Noel Road is a street in Islington, London. It runs roughly west to east from Colebrooke Row to St Peter's Street (and crosses Danbury Street), and the houses on the south side back onto the Regent's Canal. It was developed in 1841; and until 1938 was two streets, Noel Street and Hanover Street.

Many of its buildings are listed with Historic England. Former residents include the novelist George Gissing, artist Walter Sickert, playwright Joe Orton, and the author Nina Bawden. In 1967, Orton was murdered in his flat at 25 Noel Road by his long-term partner Kenneth Halliwell, who committed suicide shortly after.

==History==
The street was developed in 1841; and until 1938 was two streets, Noel Street and Hanover Street, each side of the current junction with Danbury Street. It was named after Noel Thornhill; and a Captain Noel Thornhill, nephew of Arthur John Thornhill, died in 1955, aged 73.

==Buildings==
Seven to nine, 13–53, 4–6, 12–54, 55–85, Hanover Primary School and The Island Queen pub are all Grade II listed buildings at Historic England's National Heritage List for England. Hanover Street School was designed by E. R. Robson, and opened in 1877. It was rebuilt in 1931, and the architect was then Edwin Paul Wheeler.

==Former residents==
The novelist George Gissing (1875–1903) lived at 5 Hanover Street (now 60 Noel Road) from 1879 to 1880.

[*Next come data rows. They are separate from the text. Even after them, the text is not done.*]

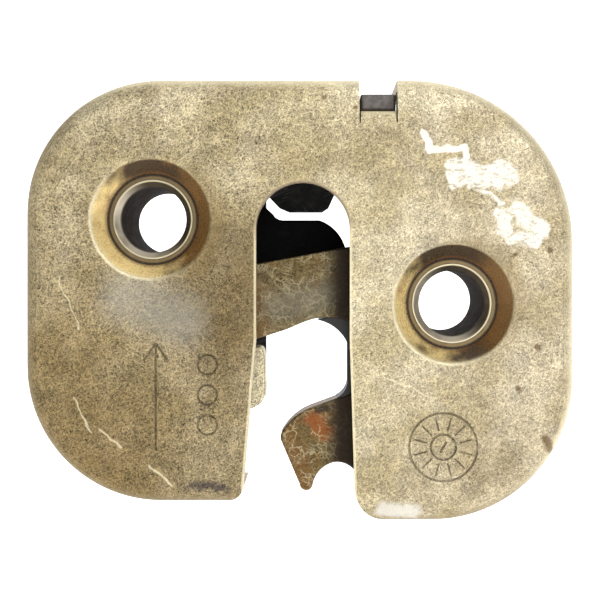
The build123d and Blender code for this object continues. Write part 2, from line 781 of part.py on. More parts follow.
with BuildPart() as release_lever:
    with BuildSketch(layer(lever_front)):
        with Locations((release_x, release_z)):
            Circle(lever_eye_r + 0.6)
        with Locations(Location((release_x, release_z), release_angle)):
            Rectangle(
                release_arm + fork_reach,
                2 * fork_half,
                align=(Align.MIN, Align.CENTER),
            )
        with Locations(Location((release_x, release_z), rod_angle)):
            Rectangle(rod_reach, 2 * rod_hole_r + 2.6, align=(Align.MIN, Align.CENTER))
        with Locations((release_rod_x, release_rod_z)):
            Circle(rod_hole_r + 1.9)
        with Locations((release_x, release_z)):
            Circle(rivet_r + turn_fit, mode=Mode.SUBTRACT)
        with Locations((release_rod_x, release_rod_z)):
            Circle(rod_hole_r, mode=Mode.SUBTRACT)
        with Locations(Location((pin_x, pin_z), release_angle)):
            Circle(pin_r + pin_play + 0.3, mode=Mode.SUBTRACT)
            Rectangle(
                fork_reach * 2,
                2 * (pin_r + pin_play),
                align=(Align.MIN, Align.CENTER),
                mode=Mode.SUBTRACT,
            )
    extrude(amount=-lever_thick)
    for face_depth in (lever_front, lever_rear):
        fillet(rim_edges(release_lever, face_depth), lever_edge)
    with Locations(along_y(release_peg_at[0], release_peg_at[1], lever_rear - 1)):
        Cylinder(lever_peg_r, peg_end + 1 - lever_rear, align=base)

release_lever.part.label = "release_lever"
export_step(release_lever.part, "parts/release_lever.step")


# ---------------------------------------------------------------- rod clips
def rod_clip(x, z):
    """A snap-in plastic bush for a control rod: a barrel in the lever's eye between two collars."""
    collar = 0.8
    with BuildPart() as body:
        with Locations(along_y(x, z, lever_front - washer_thick)):
            Cylinder(rod_hole_r + 0.7, washer_thick, align=base)
        with Locations(along_y(x, z, lever_front)):
            Cylinder(rod_hole_r - seat_fit, lever_thick, align=base)
        with Locations(along_y(x, z, lever_rear)):
            Cylinder(rod_hole_r + 1.4, collar, align=base)
            Cylinder(rod_hole_r + 0.6, collar + 1.6, align=base)
        with Locations(along_y(x, z, lever_front - 1)):
            Cylinder(rod_hole_r - 0.7, lever_thick + 5, align=base, mode=Mode.SUBTRACT)
    return body.part


release_rod_clip = rod_clip(release_rod_x, release_rod_z)
release_rod_clip.label = "release_rod_clip"
export_step(release_rod_clip, "parts/release_rod_clip.step")

# ---------------------------------------------------------------- locking lever
lock_rod_x, lock_rod_z = on_circle(lock_x, lock_z, lock_arm, lock_rod_angle)

with BuildPart() as lock_lever:
    with BuildSketch(layer(lever_front)):
        with Locations((lock_x, lock_z)):
            Circle(lever_eye_r)
        with Locations(Location((lock_x, lock_z), lock_rod_angle)):
            Rectangle(lock_arm, 2 * rod_hole_r + 2.4, align=(Align.MIN, Align.CENTER))
        with Locations((lock_rod_x, lock_rod_z)):
            Circle(rod_hole_r + 1.9)
        with Locations(Location((lock_x, lock_z), lock_tail_angle)):
            Rectangle(lock_tail, 4.4, align=(Align.MIN, Align.CENTER))
        with Locations((lock_peg_x, lock_peg_z)):
            Circle(2.2)
        with Locations((lock_x, lock_z)):
            Circle(rivet_r + turn_fit, mode=Mode.SUBTRACT)
        with Locations((lock_rod_x, lock_rod_z)):
            Circle(rod_hole_r, mode=Mode.SUBTRACT)
    extrude(amount=-lever_thick)
    for face_depth in (lever_front, lever_rear):
        fillet(rim_edges(lock_lever, face_depth), lever_edge)
    with Locations(along_y(lock_peg_x, lock_peg_z, lever_rear - 1)):
        Cylinder(lever_peg_r, peg_end + 1 - lever_rear, align=base)

lock_lever.part.label = "lock_lever"
export_step(lock_lever.part, "parts/lock_lever.step")

lock_rod_clip = rod_clip(lock_rod_x, lock_rod_z)
lock_rod_clip.label = "lock_rod_clip"
export_step(lock_rod_clip, "parts/lock_rod_clip.step")

# ---------------------------------------------------------------- lever springs
release_turns = 2 + (release_leg_angle - release_post_angle) / 360
release_spring = spring_seat(
    release_x, release_z, lever_rear + release_spring_room - small_wire_r - 0.15, release_post_angle
)
release_spring = release_spring * torsion_spring(
    release_coil_r, small_wire_r, release_turns, release_post_leg + 1, release_leg + 1
)
release_spring.label = "release_spring"
export_step(release_spring, "parts/release_spring.step")

# over-centre spring: its coil hangs free between the post's leg and the lever's leg
lock_wire_clear = lever_peg_r + small_wire_r + leg_gap
lock_post_leg_angle, lock_post_leg = aimed_leg(
    lock_coil_x, lock_coil_z, lock_coil_r, lock_post_x, lock_post_z - lock_wire_clear, -1
)
lock_tail_leg_angle, lock_tail_leg = aimed_leg(
    lock_coil_x, lock_coil_z, lock_coil_r, lock_peg_x, lock_peg_z - lock_wire_clear, 1
)
lock_turns = 3 + (lock_tail_leg_angle - lock_post_leg_angle) / 360
lock_spring = spring_seat(
    lock_coil_x, lock_coil_z, lever_rear + release_spring_room - 0.2, lock_post_leg_angle
)
lock_spring = lock_spring * torsion_spring(
    lock_coil_r, small_wire_r, lock_turns, lock_post_leg, lock_tail_leg
)
lock_spring.label = "lock_spring"
export_step(lock_spring, "parts/lock_spring.step")
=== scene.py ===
"""Looks of the rotary-claw door latch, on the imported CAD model. Laid out as an add-on, run as a script."""

from math import pi, radians

import bpy
import numpy as np
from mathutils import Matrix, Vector


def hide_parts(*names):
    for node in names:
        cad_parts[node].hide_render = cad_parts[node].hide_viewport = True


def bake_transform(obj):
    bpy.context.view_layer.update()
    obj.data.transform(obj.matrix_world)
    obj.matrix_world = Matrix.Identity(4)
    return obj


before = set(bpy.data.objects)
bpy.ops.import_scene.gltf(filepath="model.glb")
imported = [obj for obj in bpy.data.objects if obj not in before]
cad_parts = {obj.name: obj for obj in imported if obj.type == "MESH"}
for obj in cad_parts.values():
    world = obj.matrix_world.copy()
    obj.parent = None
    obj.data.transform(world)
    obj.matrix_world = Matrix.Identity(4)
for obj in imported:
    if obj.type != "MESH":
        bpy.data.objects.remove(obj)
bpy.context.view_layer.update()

bl_info = {
    "name": "Rotary claw door latch",
    "version": (1, 0, 0),
    "blender": (4, 5, 0),
    "location": "View3D > Sidebar > Latch",
    "description": "Springs, finishes and stage of a rotary-claw door latch",
    "category": "Object",
}


def linear(code):
    """The linear RGB of an sRGB hex colour."""
    parts = np.array([int(code[at : at + 2], 16) for at in (1, 3, 5)]) / 255
    return tuple(np.where(parts <= 0.04045, parts / 12.92, ((parts + 0.055) / 1.055) ** 2.4).tolist())


def length(name, default, about):
    """A length property whose value is in millimetres."""
    return bpy.props.FloatProperty(name=name, description=about, default=default)


def colour(name, code, about):
    """A colour property given as sRGB hex."""
    return bpy.props.FloatVectorProperty(
        name=name, description=about, default=linear(code), size=3, subtype="COLOR", min=0, max=1
    )


# ------------------------------------------------------------------ sizes and colours
class LatchSizes(bpy.types.PropertyGroup):
    """Sizes in millimetres, in the latch's own frame."""

    claw_x: length("Claw axis X", 21.18, "Axis of the claw's bush")
    claw_z: length("Claw axis Z", -5.95, "Axis of the claw's bush")
    pawl_x: length("Pawl axis X", -21.18, "Axis of the pawl's bush")
    pawl_z: length("Pawl axis Z", 5.95, "Axis of the pawl's bush")
    dimple_rim: length("Dimple rim radius", 8.45, "Where a dimple's cone meets the front face")
    dimple_floor: length("Dimple floor radius", 6.5, "Where a dimple's cone ends at the bush")
    bush_radius: length("Bush radius", 6.2, "Outside of a bush at the front")
    mouth_radius: length("Mouth radius", 5.5, "Where a bush's front face turns into its mouth")
    bore_radius: length("Bore radius", 4.65, "Bore of a bush")
    slot_mid: length("Slot middle", 0.12, "Middle of the striker slot across the latch")
    slot_radius: length("Slot radius", 6.55, "Half the width of the striker slot")
    slot_arch: length("Slot arch height", 4.45, "Where the slot's sides turn into its arch")
    flare_top: length("Flare top", -10.7, "Where the slot's sides start to flare")
    left_flare: length("Left flare", 1.75, "How far the left side flares out at its foot")
    right_flare: length("Right flare", 0.65, "How far the right side flares out at its foot")
    flare_run: length("Flare run", 20.4, "Height over which the sides flare")
    grain: length("Grain", 0.34, "Blobs of the speckle on the worn zinc")


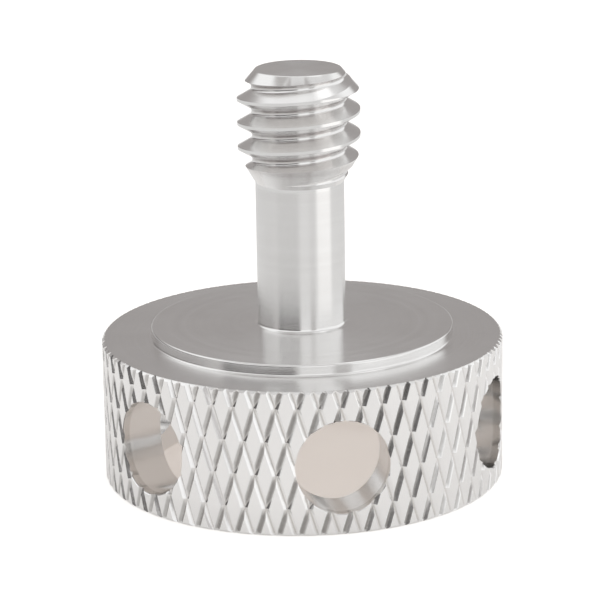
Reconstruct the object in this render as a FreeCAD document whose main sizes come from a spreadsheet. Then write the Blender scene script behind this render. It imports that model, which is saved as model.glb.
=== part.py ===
import FreeCAD, Part
import Sketcher
import math
import os

# Adjusting screw, turned from one bar: a knurled cup-shaped head with six radial holes,
# a raised seat, a smooth captive neck and a short 1/4-20 thread.
# Millimetres. +Z runs from the open underside of the head to the end of the thread.
# The origin is the middle of the rim that the screw stands on.

os.makedirs("parts", exist_ok=True)
doc = FreeCAD.newDocument("AdjustingScrew")

# Driving dimensions
SIZES = [
    ("head_diameter", 21.0, "over the knurl's flat tops"),
    ("head_height", 7.5, "rim to the face around the seat"),
    ("rim_chamfer", 0.2, "both ends of the knurled wall, a little deeper than the knurl"),
    ("cup_wall", 2.4, "thickness of the knurled wall"),
    ("cup_roof", 1.4, "thickness of the plate over the hollow"),
    ("cup_corner", 0.3, "left by the boring tool between the wall and the plate"),
    ("seat_diameter", 15.8, "raised flat around the neck"),
    ("seat_height", 0.6, "its step above the head"),
    ("seat_bevel", 0.12, "broken edge of the seat"),
    ("seat_foot", 0.15, "left by the tool at the foot of the step"),
    ("neck_diameter", 4.6, "smooth captive length"),
    ("neck_length", 7.6, "seat to the start of the run-out"),
    ("neck_foot", 0.22, "small cone at the foot of the neck"),
    ("thread_diameter", 6.35, "1/4 inch, over the crests"),
    ("thread_root", 4.86, "diameter at the bottom of the groove"),
    ("thread_pitch", 1.27, "20 turns to the inch"),
    ("thread_run_out", 1.5, "cone from the neck to the full diameter"),
    ("stem_length", 13.5, "seat to the end of the screw"),
    ("tip_diameter", 4.45, "flat end"),
    ("tip_bevel", 1.1, "length of the cone behind the flat end"),
    ("groove_lead", 0.69, "the groove starts this far below the run-out"),
    ("hole_diameter", 4.8, "radial holes through the wall"),
    ("hole_height", 3.5, "their axes above the rim"),
    ("hole_count", 6, "evenly round the wall, one along -Y"),
    ("hole_bevel", 0.06, "broken edge of each hole"),
    ("knurl_count", 60, "grooves round the head, of each hand"),
    ("knurl_angle", 17.6, "lean of the grooves from the axis, degrees"),
    ("knurl_depth", 0.18, "flat tops to the bottom of the grooves"),
    ("knurl_flank", 45.0, "slope of a groove's sides, degrees"),
    ("knurl_lift", 1.07, "lowest row of crossings above the rim"),
    ("knurl_turn", 2.34, "that row, turned from the -Y hole, degrees"),
]

sheet = doc.addObject("Spreadsheet::Sheet", "Sizes")
for row, (alias, value, note) in enumerate(SIZES, start=1):
    sheet.set(f"A{row}", alias)
    sheet.set(f"B{row}", str(value))
    sheet.set(f"C{row}", note)
    sheet.setAlias(f"B{row}", alias)
doc.recompute()


def size(alias):
    return float(sheet.get(alias))


# Heights and radii that several features share, as formulas on the sheet
HEAD_RADIUS = "Sizes.head_diameter / 2"
CUP_RADIUS = "Sizes.head_diameter / 2 - Sizes.cup_wall"
CUP_DEPTH = "Sizes.head_height - Sizes.cup_roof"
SEAT_RADIUS = "Sizes.seat_diameter / 2"
SEAT_TOP = "Sizes.head_height + Sizes.seat_height"
NECK_RADIUS = "Sizes.neck_diameter / 2"
NECK_TOP = SEAT_TOP + " + Sizes.neck_length"
THREAD_RADIUS = "Sizes.thread_diameter / 2"
STEM_TOP = SEAT_TOP + " + Sizes.stem_length"

# Cutting shapes reach this far past the metal that they cut, and the blank is this much too large
# where the knurling cut decides the surface
OVERCUT = 0.1
BLANK_RADIUS = HEAD_RADIUS + f" + {OVERCUT}"


def origin_plane(body, role):
    return next(f for f in body.Origin.OriginFeatures if f.Role == role)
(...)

The playwright Joe Orton and his long-term partner Kenneth Halliwell lived in the top floor flat at 25 Noel Road from 1959 until 9 August 1967, when Halliwell killed the 34-year-old Orton there with nine hammer blows to the head, and then killed himself with an overdose of Nembutal.

The writer Lionel Hale (1909–1977) spent his later years at 76 Noel Road. The author Nina Bawden lived at 22 Noel Road for 36 years, from 1976 until her death in 2012.

Walter Sickert resided at number 56 Noel Road (now 54 Noel Road, but then 26 Noel Street) from 1925 to 1926. His painting The Hanging Gardens of Islington, is how he saw his back garden from Vincent Terrace across the other side of Regent's Canal, and Fading Memories of Walter Scott depicts local scenes.